The book was riddled with falsehoods and errors, contrary to her statement that “Every bit of information in this book has been checked and cross-checked with multiple sources.” She failed to even get right the date of the passing of the Church’s Founder, on page one of chapter one, where she stated, “When Hubbard died in 1985, the world took note…” L. Ron Hubbard passed away on January 24, 1986.

Of the 158,000 words printed, far less than .0001% could be found to be true. The few specific statements Reitman made which are true follow:

  • “The past fifty-odd years have seen the birth of dozens of religions; many have come and gone without a trace. The Church of Scientology has endured. It has persevered.”
  • “Scientology is considered by some academics within the field of comparative religion to be one of the most significant faiths born in the past century.”
  • “Mr. Miscavige’s role is the steward who would consolidate Hubbard’s movement and guide it into a new age.”
  • “Since 2004, the church has purchased seventy buildings in cities around the world, many of them faded gems that have been meticulously restored.”
  • “The church is in some ways more accessible than ever. Since 2009, the Church of Scientology has significantly upgraded its online presence, to explain its beliefs and its connection to other religions and philosophies; it even offers a virtual tour of a Scientology organization. A separate Scientology video channel presents scores of testimonials to Scientology’s effectiveness in handling life’s problems.”
  • “[The Church’s] missionaries, known as “volunteer ministers,” tour the developing world and are sent, en masse, to deliver aid in familiar disaster zones such as earthquake-ravaged Port-au-Prince or New Orleans after Hurricane Katrina.”
  • “Scientologists live in virtually every major city in America and in numerous smaller cities and suburbs as well: they can be found in every age group and vocation.”
  • “…the vast majority of Scientologists are people you have never heard of. Many work in various parts of the entertainment industry, but still more of them write, teach, create art, build houses, trade stock, manage hedge funds, own businesses, and invent new forms of technology. They run schools and drug rehabilitation programs, work in prisons and inner cities, and lobby Congress and federal regulators.”
  • “Scientology is experiencing unprecedented expansion, its worldwide membership ‘growing faster now than at any time in its history.’ … And to be sure, Scientology has expanded its reach in the developing world, where the church is opening missions in such far-flung locales as Kazakhstan.”
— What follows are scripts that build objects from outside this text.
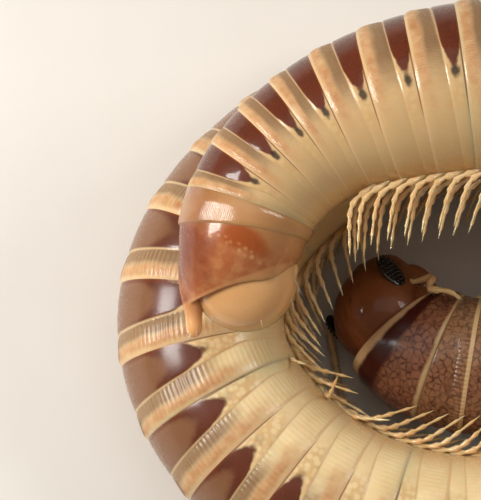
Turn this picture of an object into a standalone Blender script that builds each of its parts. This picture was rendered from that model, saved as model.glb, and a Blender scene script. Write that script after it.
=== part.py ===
"""Blunt-tailed snake millipede at life size, coiled up and lying on its side.

The head is at the middle of the coil and the tail lies on top of it. Metres, +Z up, with the origin
under the middle of the coil's box, on the floor. Shapes are worked out in millimetres and brought to
metres when a node is finished.
"""

import math

import bmesh
import bpy
import numpy as np
from mathutils import Matrix, Vector

MM = 0.001

# The coil. Each station is a bearing round the coil's axis in degrees, from the head to the tail, with
# the reach of the body's own axis from the coil's, and how far the body's underside is off the floor.
STATIONS = (
    (-175, 0.93, 0.00),
    (-150, 0.68, 0.00),
    (-120, 0.53, 0.00),
    (-90, 0.50, 0.00),
    (-60, 0.60, 0.00),
    (-30, 0.85, 0.00),
    (0, 1.30, 0.00),
    (30, 1.80, 0.00),
    (60, 2.12, 0.00),
    (90, 2.27, 0.00),
    (120, 2.33, 0.00),
    (150, 2.58, 0.00),
    (180, 2.88, 0.00),
    (210, 2.66, 0.00),
    (240, 2.40, 0.00),
    (270, 2.29, 0.00),
    (300, 2.44, 0.00),
    (330, 2.86, 0.13),
    (360, 3.12, 0.70),
    (390, 2.78, 1.36),
    (420, 2.22, 1.72),
    (450, 1.98, 1.80),
    (480, 2.09, 1.80),
    (495, 2.27, 1.79),
    (510, 2.44, 1.77),
    (520, 2.52, 1.74),
    (530, 2.51, 1.72),
    (536, 2.48, 1.71),
)
TRUNK_END_BEARING = 522
BOX_CENTRE = (0.137, -0.043)

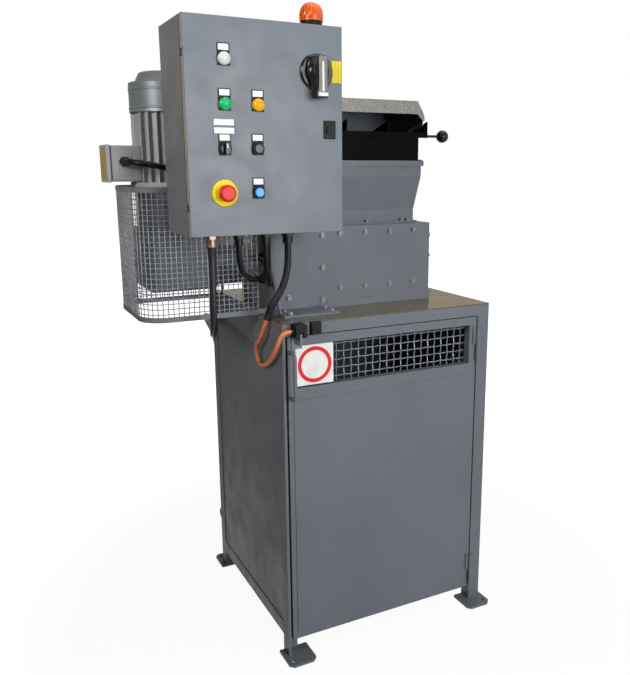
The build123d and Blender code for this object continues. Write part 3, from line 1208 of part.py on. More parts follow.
NODES = {
    "stand_frame": stand_frame,
    "top_plate": top_plate,
    "stand_panels": stand_panels,
    "collection_bin": collection_bin,
    "post_hinges": post_hinges,
    "interlock_switch": interlock_switch,
    "door_frame": door_frame,
    "door_panel": door_panel,
    "door_mesh": door_mesh,
    "door_handle": door_handle,
    "door_hinges": door_hinges,
    "interlock_key": interlock_key,
    "base_frame": base_frame,
    "housing_plates": housing_plates,
    "bearing_plates": bearing_plates,
    "shaft_bearings": shaft_bearings,
    "gear_case": gear_case,
    "combs": combs,
    "unit_screws": unit_screws,
    "cutter_pack_front": lambda: cutter_pack(-SHAFT_Y, True),
    "cutter_pack_rear": lambda: cutter_pack(SHAFT_Y, False),
    "cutter_shaft_front": lambda: cutter_shaft(-SHAFT_Y, GEAR_X - 10),
    "cutter_shaft_rear": coupled_shaft,
    "sync_gear_front": lambda: sync_gear(-SHAFT_Y),
    "sync_gear_rear": lambda: sync_gear(SHAFT_Y),
    "hopper": hopper,
    "feed_box": feed_box,
    "feed_tray": feed_tray,
    "hood": hood,
    "lid_lever": lid_lever,
    "gearbox": gearbox,
    "motor_body": motor_body,
    "fan_cowl": fan_cowl,
    "fan_rotor": fan_rotor,
    "terminal_box": terminal_box,
    "guard_frame": guard_frame,
    "guard_mesh": guard_mesh,
    "cabinet_bracket": cabinet_bracket,
    "cabinet_box": cabinet_box,
    "cabinet_door": cabinet_door,
    "switchgear": switchgear,
    "pilot_lamps": pilot_lamps,
    "legend_plates": legend_plates,
    "button_bezels": button_bezels,
    "black_button": lambda: push_button(*BLACK_BUTTON),
    "blue_button": lambda: push_button(*BLUE_BUTTON),
    "selector_knob": selector_knob,
    "stop_head": stop_head,
    "switch_base": switch_base,
    "switch_handle": switch_handle,
    "cabinet_lock": cabinet_lock,
    "lock_plate": lock_plate,
    "beacon_base": beacon_base,
    "beacon_lens": beacon_lens,
    "cable_glands": cable_glands,
    "supply_cable": supply_cable,
    "supply_coil": supply_coil,
    "supply_plug": supply_plug,
    "control_cables": control_cables,
    "interlock_cable": lambda: cord("screened cable", SCREENED_ROUTE, SCREENED_D),
}


os.makedirs("parts", exist_ok=True)
for node, make in NODES.items():
    made = make()
    pieces = made if isinstance(made, list) else [made]
    solids = [solid for piece in pieces for solid in piece.solids()]
    shape = solids[0] if len(solids) == 1 else Compound(children=solids)
    export_step(shape, f"parts/{node}.step")
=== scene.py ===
"""Dresses the hard drive shredder: paint, zinc sheet, wire mesh, lamps, plates, cables and the stage."""

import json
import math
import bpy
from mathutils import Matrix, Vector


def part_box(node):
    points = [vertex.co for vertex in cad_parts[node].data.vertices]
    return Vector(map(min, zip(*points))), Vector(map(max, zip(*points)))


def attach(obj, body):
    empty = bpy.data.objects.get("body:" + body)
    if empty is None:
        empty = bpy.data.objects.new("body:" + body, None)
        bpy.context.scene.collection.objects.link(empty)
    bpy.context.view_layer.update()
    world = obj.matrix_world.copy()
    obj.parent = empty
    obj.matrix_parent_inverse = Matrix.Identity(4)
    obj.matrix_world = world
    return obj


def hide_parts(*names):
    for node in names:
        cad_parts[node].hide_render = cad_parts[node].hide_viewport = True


bl_info = {
    "name": "Hard drive shredder finish",
    "version": (1, 0, 0),
    "blender": (4, 5, 0),
    "location": "View3D > Sidebar > Shredder",
    "description": "Finishes the packed model of a floor-standing hard drive shredder",
    "category": "Object",
}

import bmesh
import bpy
from mathutils import Euler, Matrix, Vector

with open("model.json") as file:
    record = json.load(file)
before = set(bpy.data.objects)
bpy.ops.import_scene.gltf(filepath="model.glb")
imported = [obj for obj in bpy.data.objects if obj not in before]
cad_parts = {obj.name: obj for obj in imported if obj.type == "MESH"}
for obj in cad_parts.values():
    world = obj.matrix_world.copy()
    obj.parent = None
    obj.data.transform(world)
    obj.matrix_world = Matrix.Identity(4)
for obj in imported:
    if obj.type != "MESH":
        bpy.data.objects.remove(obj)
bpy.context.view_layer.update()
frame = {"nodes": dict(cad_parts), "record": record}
NODES = frame["nodes"]

DOOR_FACE = -0.360
LAMP_PLACES = {"white": (-0.491, 1.649), "green": (-0.492, 1.549), "amber": (-0.410, 1.549)}
SELECTOR = (-0.495, 1.447)
BLACK_BUTTON = (-0.413, 1.448)
BLUE_BUTTON = (-0.414, 1.345)
STOP = (-0.499, 1.344)
MAIN_SWITCH = (-0.256, 1.632)
SUPPLY_POINTS = (
    (-504, -250, 1206), (-504, -250, 1140), (-505, -249, 1080), (-505, -246, 1030), (-499, -223, 986),
    (-488, -180, 958), (-463, -96, 952), (-430, 20, 950), (-405, 130, 946), (-388, 235, 934),
    (-358, 326, 900), (-318, 378, 842), (-296, 398, 750), (-288, 400, 620), (-278, 404, 450),
    (-272, 402, 290), (-262, 404, 165), (-238, 410, 80), (-190, 421, 29), (-120, 436, 12),
    (-50, 441, 9), (24, 443.5, 9),
)
PLUG_LEAD_POINTS = ((-20, 659.5, 27), (-66, 655, 32.5), (-112, 645, 32.5))
COIL_CENTRE = (60.0, 551.5)
COIL_TURNS = ((108.0, 9.0, 1.0), (90.0, 9.0, 1.0), (90.0, 27.0, 1.0), (108.0, 27.0, 0.5))
COIL_STEPS = 20
COIL_BLEND_STEPS = 4
CONTROL_REACH = 0.992
SCREENED_POINTS = (
    (-352, -230, 1000), (-360, -222, 968), (-361, -196, 936), (-358, -160, 918), (-355, -146, 884),
    (-353, -172, 858), (-352, -212, 866), (-354, -250, 886), (-357, -288, 914), (-359, -320, 945),
    (-348, -327, 981), (-323, -327, 981),
)
SCREENED_RADIUS = 0.0062
CONDUIT_POINTS = (
    (-294, -250, 1206), (-294, -250, 1152), (-304, -248, 1102), (-324, -244, 1062), (-344, -238, 1032),
    (-352, -230, 1000),
)

LENS_PROFILE = (
    (0.0, 0.003), (0.0148, 0.003), (0.0148, 0.0088), (0.0140, 0.0112), (0.0122, 0.0128), (0.0112, 0.0126),
    (0.0096, 0.0141), (0.0086, 0.0139), (0.0070, 0.0150), (0.0062, 0.0147), (0.0040, 0.0155), (0.0, 0.0157),
)
COLLAR_PROFILE = (
    (0.0148, 0.0006), (0.0318, 0.0006), (0.0318, 0.0026), (0.0306, 0.0040), (0.0288, 0.0044),
    (0.0180, 0.0060), (0.0165, 0.0084), (0.0152, 0.0086), (0.0148, 0.0080), (0.0148, 0.0006),
)
HUB_PROFILE = (
    (0.0, 0.0086), (0.0300, 0.0086), (0.0314, 0.0100), (0.0312, 0.0150), (0.0290, 0.0210), (0.0240, 0.0262),
    (0.0170, 0.0296), (0.0, 0.0305),
)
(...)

Glamorizing the Boston Bomber

Dzhokhar Tsarnaev on the cover of Rolling Stone and Reitman’s byline (Sean McCabe—Rolling Stone)

In 2013, Reitman and Rolling Stone came under fire for giving what was described by the mayor of Boston as “celebrity treatment” to Boston bomber Dzhokhar Tsarnaev. Reitman spent two months interviewing Tsarnaev’s friends and family for the story. Delcotimes.com reported: “The decision by Rolling Stone magazine to put accused Boston Marathon Co-bomber Dzhokhar ‘Jahar’ Tsarnaev on the cover of its Aug. 3 issue has been met with near universal outrage.” One reader wrote that “Jeff Bauman, who lost both legs, should be on the cover.” A Northeastern University criminologist, Jack Levin, noted that the cover could send a dangerous message to others: “If they want to become famous, kill somebody.” Despite the protests, Reitman never issued an apology.